**Goal of the exercise:** Quote exactly the lines from the line containing "part finishes it." to the line containing "node, [node], smooth=30)", both lines included, please, and nothing more.

**Data excerpts:**
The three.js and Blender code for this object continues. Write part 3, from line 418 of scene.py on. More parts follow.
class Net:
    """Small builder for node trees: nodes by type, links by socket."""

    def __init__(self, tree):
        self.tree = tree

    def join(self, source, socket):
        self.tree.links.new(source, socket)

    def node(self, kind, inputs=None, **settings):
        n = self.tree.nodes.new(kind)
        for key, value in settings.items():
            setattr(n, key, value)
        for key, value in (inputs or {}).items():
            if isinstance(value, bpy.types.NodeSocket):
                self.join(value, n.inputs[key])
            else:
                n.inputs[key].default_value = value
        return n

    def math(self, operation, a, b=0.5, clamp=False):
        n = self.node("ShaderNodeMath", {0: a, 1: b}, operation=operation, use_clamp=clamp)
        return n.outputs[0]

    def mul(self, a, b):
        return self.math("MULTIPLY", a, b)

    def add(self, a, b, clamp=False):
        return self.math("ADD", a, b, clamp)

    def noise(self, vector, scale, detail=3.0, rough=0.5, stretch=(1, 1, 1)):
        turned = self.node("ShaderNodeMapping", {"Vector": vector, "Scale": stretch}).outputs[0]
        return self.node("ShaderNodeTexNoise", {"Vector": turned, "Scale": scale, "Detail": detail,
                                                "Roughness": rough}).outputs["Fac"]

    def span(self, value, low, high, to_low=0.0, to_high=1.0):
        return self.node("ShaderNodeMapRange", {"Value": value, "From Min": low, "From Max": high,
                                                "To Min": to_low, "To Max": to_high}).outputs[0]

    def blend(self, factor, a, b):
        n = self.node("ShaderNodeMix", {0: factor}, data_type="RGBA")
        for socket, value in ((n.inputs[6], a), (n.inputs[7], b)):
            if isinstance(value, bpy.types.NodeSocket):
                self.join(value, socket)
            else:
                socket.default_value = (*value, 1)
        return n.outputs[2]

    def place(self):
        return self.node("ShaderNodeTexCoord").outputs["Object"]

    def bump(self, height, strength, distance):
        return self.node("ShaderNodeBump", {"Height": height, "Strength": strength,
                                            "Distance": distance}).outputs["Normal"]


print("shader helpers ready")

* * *

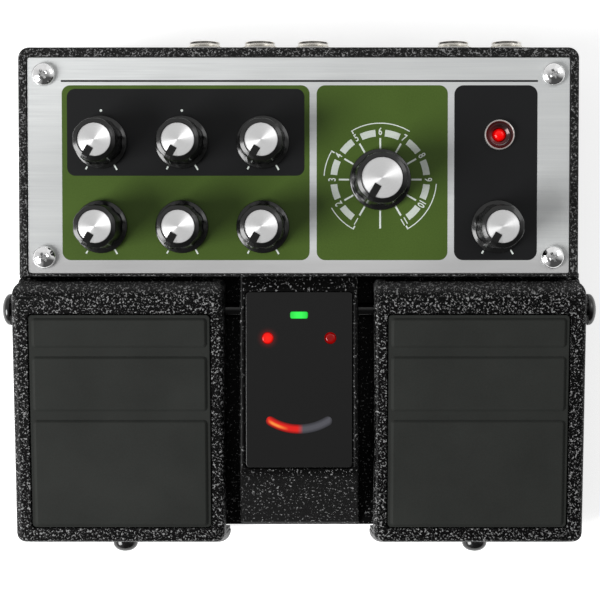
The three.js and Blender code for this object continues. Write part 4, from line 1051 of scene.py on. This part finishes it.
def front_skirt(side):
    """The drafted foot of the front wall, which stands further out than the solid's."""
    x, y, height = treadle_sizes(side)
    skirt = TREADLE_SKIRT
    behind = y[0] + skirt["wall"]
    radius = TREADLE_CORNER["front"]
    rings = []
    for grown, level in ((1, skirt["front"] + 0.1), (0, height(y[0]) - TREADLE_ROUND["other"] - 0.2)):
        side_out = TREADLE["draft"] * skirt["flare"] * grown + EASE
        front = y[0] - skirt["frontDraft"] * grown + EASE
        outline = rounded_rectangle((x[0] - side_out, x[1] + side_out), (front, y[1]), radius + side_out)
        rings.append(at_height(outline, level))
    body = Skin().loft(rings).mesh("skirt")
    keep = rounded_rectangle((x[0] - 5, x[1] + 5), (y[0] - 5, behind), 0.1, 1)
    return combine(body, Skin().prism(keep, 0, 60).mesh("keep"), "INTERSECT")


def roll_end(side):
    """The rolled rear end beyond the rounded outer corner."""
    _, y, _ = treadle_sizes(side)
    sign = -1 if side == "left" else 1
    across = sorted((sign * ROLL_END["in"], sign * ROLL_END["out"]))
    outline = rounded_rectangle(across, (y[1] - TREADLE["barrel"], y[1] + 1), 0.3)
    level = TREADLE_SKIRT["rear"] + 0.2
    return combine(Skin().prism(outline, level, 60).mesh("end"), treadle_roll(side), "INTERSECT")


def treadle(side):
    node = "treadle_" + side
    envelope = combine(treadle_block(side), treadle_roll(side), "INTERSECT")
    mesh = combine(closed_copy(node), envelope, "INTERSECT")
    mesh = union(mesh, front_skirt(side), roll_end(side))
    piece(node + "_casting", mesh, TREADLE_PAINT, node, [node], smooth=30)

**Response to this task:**
The three.js and Blender code for this object continues. Write part 4, from line 1051 of scene.py on. This part finishes it.
def front_skirt(side):
    """The drafted foot of the front wall, which stands further out than the solid's."""
    x, y, height = treadle_sizes(side)
    skirt = TREADLE_SKIRT
    behind = y[0] + skirt["wall"]
    radius = TREADLE_CORNER["front"]
    rings = []
    for grown, level in ((1, skirt["front"] + 0.1), (0, height(y[0]) - TREADLE_ROUND["other"] - 0.2)):
        side_out = TREADLE["draft"] * skirt["flare"] * grown + EASE
        front = y[0] - skirt["frontDraft"] * grown + EASE
        outline = rounded_rectangle((x[0] - side_out, x[1] + side_out), (front, y[1]), radius + side_out)
        rings.append(at_height(outline, level))
    body = Skin().loft(rings).mesh("skirt")
    keep = rounded_rectangle((x[0] - 5, x[1] + 5), (y[0] - 5, behind), 0.1, 1)
    return combine(body, Skin().prism(keep, 0, 60).mesh("keep"), "INTERSECT")


def roll_end(side):
    """The rolled rear end beyond the rounded outer corner."""
    _, y, _ = treadle_sizes(side)
    sign = -1 if side == "left" else 1
    across = sorted((sign * ROLL_END["in"], sign * ROLL_END["out"]))
    outline = rounded_rectangle(across, (y[1] - TREADLE["barrel"], y[1] + 1), 0.3)
    level = TREADLE_SKIRT["rear"] + 0.2
    return combine(Skin().prism(outline, level, 60).mesh("end"), treadle_roll(side), "INTERSECT")


def treadle(side):
    node = "treadle_" + side
    envelope = combine(treadle_block(side), treadle_roll(side), "INTERSECT")
    mesh = combine(closed_copy(node), envelope, "INTERSECT")
    mesh = union(mesh, front_skirt(side), roll_end(side))
    piece(node + "_casting", mesh, TREADLE_PAINT, node, [node], smooth=30)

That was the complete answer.